Anyway, where was I? Talking Heads songs always had this great geographical sensibility, I think – they are about ordinary experiences of places, of living in cities, of travelling, of meeting new people, of being out of place. They are also about the absurdism of these ordinary experiences, of course. I haven’t really followed Byrne avidly since the end of Talking Heads, although the Bicycle Diaries is just one example of how this geographical imagination has continued to flourish in his work since then – it is part of a serious engagement with issues of contemporary urbanism he is involved in. I do sometimes tune in to his radio station – he posts a monthly play list on his  website, of more or less coherently themed songs – sometimes this contains things I am already familiar with, sometimes it opens up new musical avenues to explore, or not.

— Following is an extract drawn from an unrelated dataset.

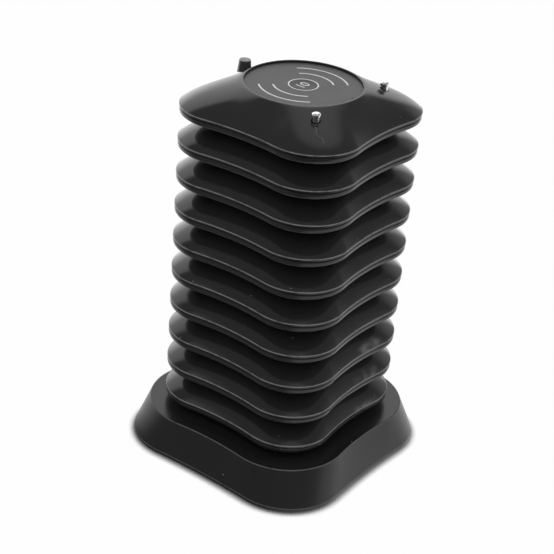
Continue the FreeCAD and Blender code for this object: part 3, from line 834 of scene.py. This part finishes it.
def dome_surface():
    """Rows from the crown to the rim, then the rim's rounding down to the lip."""
    gentle = TIP_GENTLE + SIDE_MORE_GENTLE * waistness
    power = TIP_POWER - SIDE_LESS_POWER * waistness
    edge = RIM_ROUNDING * (1 - math.sin(RIM_SLOPE))
    rows = np.linspace(0, 1, DOME_ROWS)[:, None] ** ROW_CROWDING
    share = rows * (1 - edge / (rim - CROWN_RADIUS))
    turn = np.linspace(np.pi / 2 - RIM_SLOPE, 0, ARC_STEPS)[1:, None]
    centre = RIM_ROUNDING * (math.tan(RIM_SLOPE) - 1 / math.cos(RIM_SLOPE))
    rounding = rim - RIM_ROUNDING * (1 - np.cos(turn))
    radius = np.concatenate([CROWN_RADIUS + share * (rim - CROWN_RADIUS), rounding])
    drop = np.broadcast_to(centre + RIM_ROUNDING * np.sin(turn), rounding.shape)
    return radius, np.concatenate([dome_height(share, gentle, power), drop])


def upper_shell_mesh():
    """The dome, the lip, the inner wall, the ceiling and the recess, as one closed wall."""
    dome_radius, dome_z = dome_surface()
    lip = rounded([(0, 0, 0), (0, -LIP_HEIGHT, LIP_ROUNDING), (SHELL_WALL, -LIP_HEIGHT, 0),
                   (SHELL_WALL, SKIRT_INSIDE, 0)])[1:]
    lip_radius, lip_z = lobed(lip, PAGER_OUTLINE)
    ceiling = RECESS_FLOOR - WEB_THICKNESS
    hole = BUTTON_RADIUS + GAP
    inside = rounded([
        (CROWN_RADIUS, ceiling, 0), (hole, ceiling, 0), (hole, RECESS_FLOOR, 0),
        (RECESS_RADIUS, RECESS_FLOOR, 0), (RECESS_RADIUS, DOME_HEIGHT, RECESS_ROUNDING),
        (CROWN_RADIUS, DOME_HEIGHT, 0)])[:-1]
    columns = np.ones_like(turns)
    radius = np.concatenate([dome_radius, lip_radius, inside[:, :1] * columns])
    height = np.concatenate([dome_z, lip_z * columns, inside[:, 1:] * columns])
    return surface("upper_shell", radius, height, turns, closed=True)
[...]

I’m not sure if pop songs are meant to count as intellectual influences – and I suppose Byrne is one of those people of whom it could be claimed that they are not really ‘pop’, since his work from Talking Heads and on has always been more or less ‘arty’. On the other hand, I remember once having a conversation with a cultural geographer interested in geography and music, who was quite disdainful of my response of ‘Talking Heads’ to his question about whether there was any popular music that was ‘geographical’ (this was a drunken conversation late at night at a party). On his understanding, ‘popular music’ really meant some sort of quasi-organic, placed-based more-or-less-folk music that evaded commercialization. Oh well. I still think that Byrne is ‘pop’, not least in having a sense of wonder for the potentials of commercialised public culture. But I’m not sure I either can or should seek to intellectualise about the sort of pop culture he produces, or why it matters to me.